Today, my oldest biological daughter turns 56! It’s hard to believe she’s officially a “classic.” I haven’t seen her in years (and I have NO idea why; she just got mad one day and, poof, disappeared), but I hope she’s enjoying her life, probably contemplating how to take on the world while trying to remember where she left her glasses. Here’s to her having more fun today than a cat on a Roomba!
I am blessed with my other kids: Robin, Joe, Colleen, and Michele. They are all parents (or grandparents) now, and watching them take on the world is fun.
It’s T-1 for my angiogram, and all is well except for my sore muscles from the gymnastic exercises I was forced to perform. Standing on my single index finger and doing upside-down scissors with my legs tied to 100-pound weights was a little much.
It wasn’t clear which arteries were blocked, but two were blocked by roughly 70%. We hope they can reach the blockage without having to “open me up” like last time!
At 10:00 am, we managed to escape and fled for the safety of Ralph’s Market, where we dodged the workout people by acting like normal humans doing their grocery shopping.

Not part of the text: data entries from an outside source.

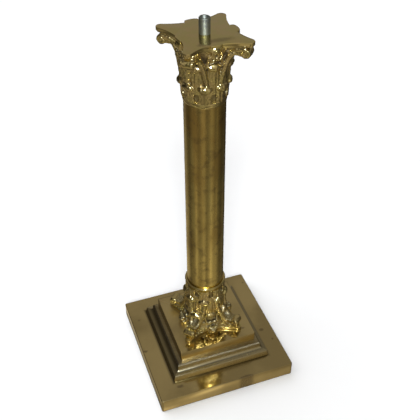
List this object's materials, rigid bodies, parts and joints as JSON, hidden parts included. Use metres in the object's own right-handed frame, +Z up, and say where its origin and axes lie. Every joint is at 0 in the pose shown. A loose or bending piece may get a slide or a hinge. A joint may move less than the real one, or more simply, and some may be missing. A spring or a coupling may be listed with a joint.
{
  "type": "lamp base",
  "caption": "Brass column lamp base: a plain round shaft between two carved Corinthian castings on a stepped square foot, with a hollow threaded lamp tube on top",
  "frame": {"origin": "middle of the square slab's underside, on the column's axis", "axes": "+Z up along the column; X and Y square to the slab's sides; -Y is the side nearest the camera, on the picture's right"},
  "size_m": [0.152, 0.152, 0.4037],
  "materials": {
    "polished_brass": "polished, lightly tarnished",
    "cast_brass": "cast, polished on its high points",
    "tube_brass": "drawn tube, polished lengthwise",
    "zinc_steel": "zinc plated, threaded"
  },
  "bodies": {
    "root": {"base_slab": "polished_brass", "stepped_plinth": "polished_brass", "lower_casting": "cast_brass", "shaft": "tube_brass", "upper_capital": "cast_brass", "lamp_tube": "zinc_steel"}
  },
  "joints": []
}
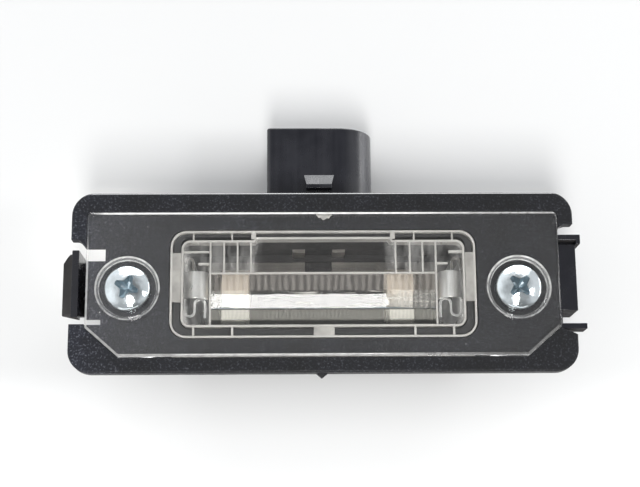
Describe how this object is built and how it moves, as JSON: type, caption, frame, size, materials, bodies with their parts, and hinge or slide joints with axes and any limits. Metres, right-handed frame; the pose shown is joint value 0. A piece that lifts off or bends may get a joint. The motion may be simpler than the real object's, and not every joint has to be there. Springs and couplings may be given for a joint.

We departed Ralph’s with eight bags full of goodies and three twelve-packs of soft drinks. With one eye looking forward, one eye looking back, and one eye making sure the bags did not fall, I krept across the parking lot and deposited everything in the trunk of The Silver Fox.
We gunned the engine, and with a mighty roar, the six cylinders, battery, wind-up spring, squirrel cage, and rockets came to life, spitting us out of the parking lot at breakneck speeds. We were off like a herd of turtles!
At 11:00 am sharp, our masseuse arrived to mess with my body even more! I told him that I was going to the hospital in the morning, and he asked if I was going to get a head transplant.